Spivak (Calculus on Manifolds) proof of stolkes theorem

1. Aug 22, 2010

~Death~

http://planetmath.org/?op=getobj&from=objects&id=4370
that's pretty much the proof of Stolkes Theorem given in Spivak
but I'm having a lot of difficulty understanding the details

specifically...when the piecewise function is defined for j>1 the integral is 0
and for j=1 the integral is nontrivial...why is it defined like that?

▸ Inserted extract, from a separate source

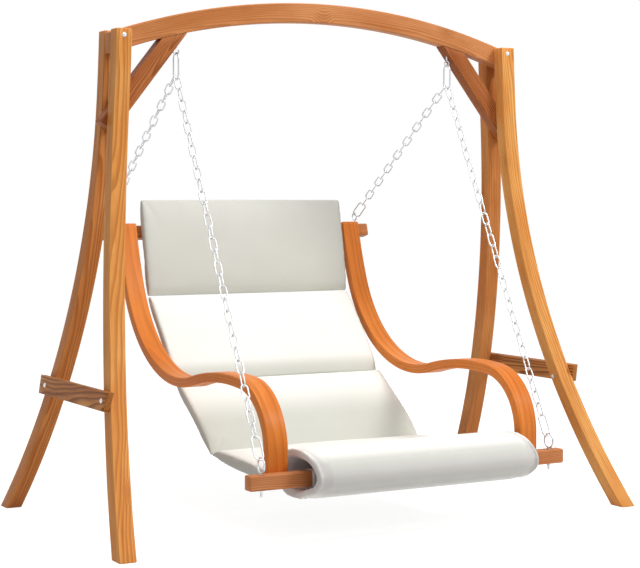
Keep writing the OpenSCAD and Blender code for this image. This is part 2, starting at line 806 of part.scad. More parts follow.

Also, Im having difficulty understanding what the inclusion map does (spivak defines it

as I(j,alpha) which is a continuous function or a chain of some sort) but the pull back

I*(j,alpha)fdx^1....dx^n is taken and integrated over in that piecewise function

could someone shed some light on that?

Thanks

2. Aug 23, 2010

quasar987

There is no definition involved here.. It is just a fact. Recall that at this stage, they are working on the special case M=(0,1]x(0,1)n-1. For simplicity, let me assume that that n=2 here, so that M=(0,1]x(0,1). The hypothesis is that f has compact support on M. So for any given y in (0,1), f(0,y)=0. And for any x in (0,1], f(x,1)=0. But f(1,y) need not be 0.

Hopefully, you can demonstrate these little assertions if they are not clear to you, and you can generalize my reasoning to higher n, and conclude to the formula for when j=1, and when j>1.